Key Points:
- Stability AI has unveiled “Stable Audio,” a latent diffusion model designed to revolutionize audio generation.
- The model offers unprecedented control over content and length of generated audio, including the creation of complete songs.
- Stable Audio uses advanced diffusion sampling techniques for rapid generation of high-quality audio.
Innovative Audio Generation with Stable Audio
Stability AI has introduced “Stable Audio,” a groundbreaking latent diffusion model that promises to transform the field of audio generation. This model combines text metadata, audio duration, and start time conditioning to provide unparalleled control over the content and length of generated audio. It even enables the creation of complete songs, addressing the limitations of traditional audio diffusion models that struggled with generating audio of fixed durations.

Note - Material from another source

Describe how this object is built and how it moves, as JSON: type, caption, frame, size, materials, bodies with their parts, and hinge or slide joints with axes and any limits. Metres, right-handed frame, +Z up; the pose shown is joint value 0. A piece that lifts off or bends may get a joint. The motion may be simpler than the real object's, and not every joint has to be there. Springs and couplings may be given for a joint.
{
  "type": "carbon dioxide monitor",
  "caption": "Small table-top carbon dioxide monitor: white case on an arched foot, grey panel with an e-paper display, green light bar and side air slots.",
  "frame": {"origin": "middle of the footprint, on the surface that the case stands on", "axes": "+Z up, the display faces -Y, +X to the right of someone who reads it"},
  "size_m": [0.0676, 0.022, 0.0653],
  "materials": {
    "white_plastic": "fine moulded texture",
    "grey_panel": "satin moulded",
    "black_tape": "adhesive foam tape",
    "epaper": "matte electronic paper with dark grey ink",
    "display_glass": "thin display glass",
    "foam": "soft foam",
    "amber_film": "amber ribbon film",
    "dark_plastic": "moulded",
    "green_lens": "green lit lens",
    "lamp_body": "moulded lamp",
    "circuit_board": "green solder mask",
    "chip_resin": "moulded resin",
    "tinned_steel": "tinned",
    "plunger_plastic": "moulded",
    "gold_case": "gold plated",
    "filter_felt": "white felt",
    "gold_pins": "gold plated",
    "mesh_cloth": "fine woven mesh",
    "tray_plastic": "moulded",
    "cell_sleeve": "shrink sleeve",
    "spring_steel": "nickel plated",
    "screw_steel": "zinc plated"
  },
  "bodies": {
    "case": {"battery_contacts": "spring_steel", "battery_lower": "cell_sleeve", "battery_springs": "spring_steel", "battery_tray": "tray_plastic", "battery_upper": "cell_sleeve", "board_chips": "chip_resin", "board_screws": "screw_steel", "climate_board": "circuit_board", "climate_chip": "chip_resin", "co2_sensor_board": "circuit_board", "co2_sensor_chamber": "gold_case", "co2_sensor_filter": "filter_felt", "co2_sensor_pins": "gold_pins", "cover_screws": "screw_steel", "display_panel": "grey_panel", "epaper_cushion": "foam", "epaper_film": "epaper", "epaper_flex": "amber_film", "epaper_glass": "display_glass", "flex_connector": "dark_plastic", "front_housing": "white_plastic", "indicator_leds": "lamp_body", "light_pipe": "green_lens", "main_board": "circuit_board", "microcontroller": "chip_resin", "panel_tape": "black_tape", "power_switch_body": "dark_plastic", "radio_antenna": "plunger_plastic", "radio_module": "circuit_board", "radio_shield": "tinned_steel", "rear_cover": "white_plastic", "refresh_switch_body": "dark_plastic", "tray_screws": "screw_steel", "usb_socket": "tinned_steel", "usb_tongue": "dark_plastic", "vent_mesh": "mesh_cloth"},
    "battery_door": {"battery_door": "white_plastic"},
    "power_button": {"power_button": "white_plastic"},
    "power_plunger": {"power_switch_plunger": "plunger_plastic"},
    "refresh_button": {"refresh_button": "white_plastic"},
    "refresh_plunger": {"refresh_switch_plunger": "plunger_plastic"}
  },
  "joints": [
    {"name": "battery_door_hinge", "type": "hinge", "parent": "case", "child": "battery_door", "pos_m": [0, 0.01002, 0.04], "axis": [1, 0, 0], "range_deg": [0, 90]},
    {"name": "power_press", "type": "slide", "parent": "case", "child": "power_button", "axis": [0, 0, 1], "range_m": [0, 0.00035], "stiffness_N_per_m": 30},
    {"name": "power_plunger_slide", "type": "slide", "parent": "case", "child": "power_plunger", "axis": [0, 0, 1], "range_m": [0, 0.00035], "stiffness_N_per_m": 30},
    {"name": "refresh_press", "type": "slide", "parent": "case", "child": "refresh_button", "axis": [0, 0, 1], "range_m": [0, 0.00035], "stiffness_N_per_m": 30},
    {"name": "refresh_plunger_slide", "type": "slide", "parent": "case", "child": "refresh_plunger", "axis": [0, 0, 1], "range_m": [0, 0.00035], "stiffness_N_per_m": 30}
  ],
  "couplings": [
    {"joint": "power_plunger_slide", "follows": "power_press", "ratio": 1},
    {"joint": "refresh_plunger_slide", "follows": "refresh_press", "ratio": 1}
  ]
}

Accelerated Inference and High-Quality Output
One of the standout features of Stable Audio is its heavily downsampled latent representation of audio, which significantly accelerates inference times compared to raw audio. The flagship Stable Audio model can generate 95 seconds of stereo audio at a 44.1 kHz sample rate in under a second using an NVIDIA A100 GPU. This efficiency is achieved through cutting-edge diffusion sampling techniques.

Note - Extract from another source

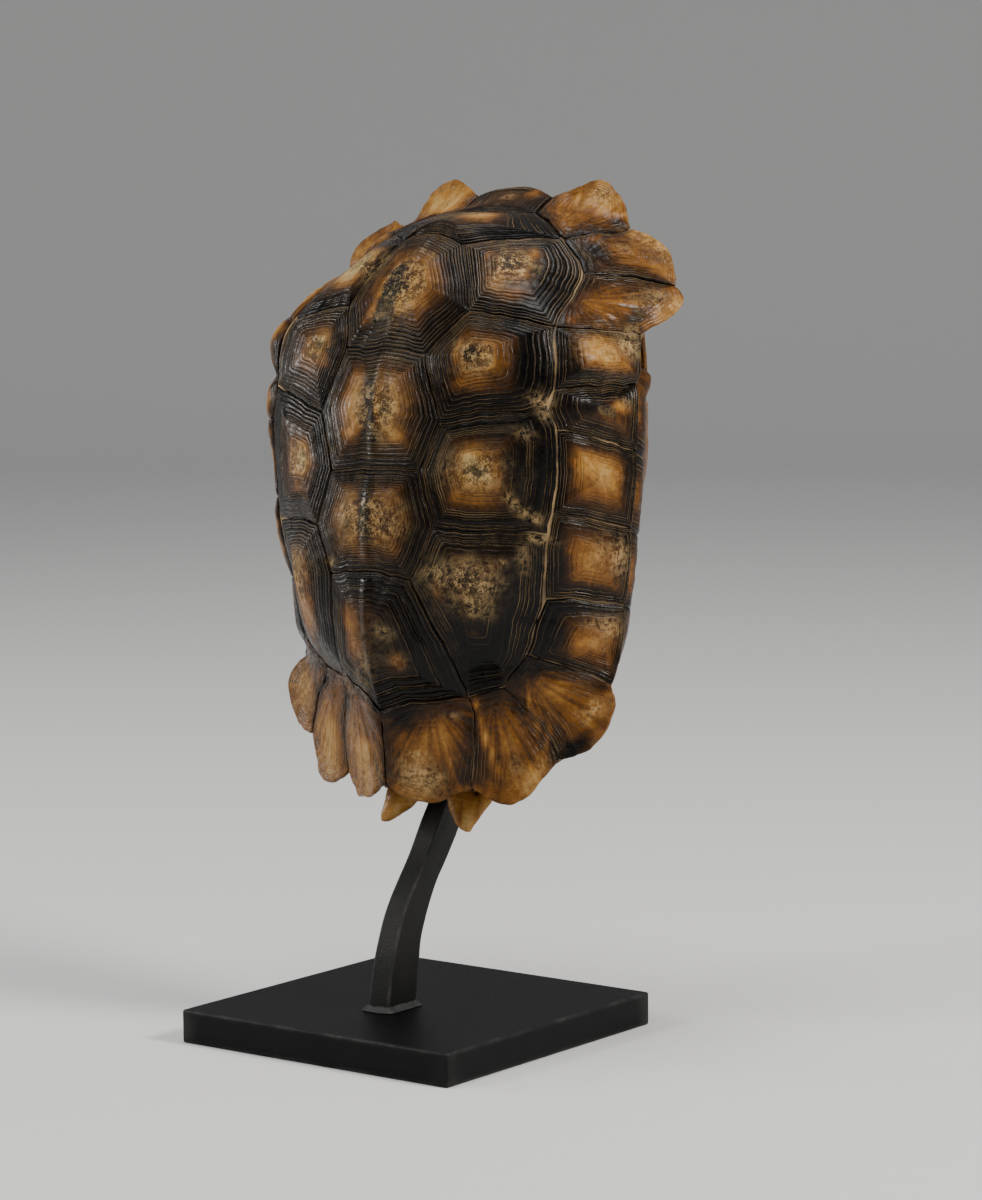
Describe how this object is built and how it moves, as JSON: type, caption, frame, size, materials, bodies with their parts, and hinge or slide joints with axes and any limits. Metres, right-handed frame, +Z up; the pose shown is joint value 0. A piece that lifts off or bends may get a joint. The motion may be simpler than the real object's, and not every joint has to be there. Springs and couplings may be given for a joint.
{
  "type": "mounted tortoise shell",
  "caption": "Domed tortoise shell with plastron, flared marginals and gular horns, held head end down on a bent steel post with a square steel base plate.",
  "frame": {"origin": "centre of the underside of the square base plate", "axes": "+Z up; X across the shell, its mid-plane is x = 0; -Y towards the domed carapace side, so the plastron faces +Y; the shell's head end points down"},
  "size_m": [0.19, 0.1958, 0.3802],
  "materials": {
    "shell": null,
    "post": "satin black finish on bent rectangular steel bar, slightly grainy",
    "base_plate": "satin black finish on flat steel plate, bright where its top edge is worn",
    "foot_weld": "black-finished weld bead, slightly lumpy",
    "screw": "dark oiled steel"
  },
  "bodies": {
    "root": {"shell": "shell", "post": "post", "base_plate": "base_plate", "foot_weld": "foot_weld", "lower_screw": "screw", "upper_screw": "screw"}
  },
  "joints": []
}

Core Architecture and Training of Stable Audio
The core architecture of Stable Audio includes a variational autoencoder (VAE), a text encoder, and a U-Net-based conditioned diffusion model. The VAE compresses stereo audio into a noise-resistant, lossy latent encoding, expediting generation and training processes. The text encoder, derived from a CLAP model, imbues text features with information about the relationships between words and sounds. During training, the model learns to incorporate key properties from audio chunks, allowing users to specify the desired length of the generated audio during inference.
Extensive Dataset and Future Developments
To train the flagship Stable Audio model, Stability AI curated an extensive dataset comprising over 800,000 audio files, amounting to 19,500 hours of audio. The team at Stability AI’s generative audio research lab, Harmonai, remains dedicated to advancing model architectures and refining datasets. They hint at forthcoming releases, including open-source models based on Stable Audio and accessible training code.
Food for Thought:
- How will Stable Audio’s advanced capabilities impact the future of audio generation and creative industries?
- What are the potential applications and implications of using latent diffusion models in audio creation?
- How might the development of open-source models based on Stable Audio influence the broader AI and audio technology community?
Let us know what you think in the comments below!
Author and Source: Article by Ryan Daws on Artificial Intelligence News.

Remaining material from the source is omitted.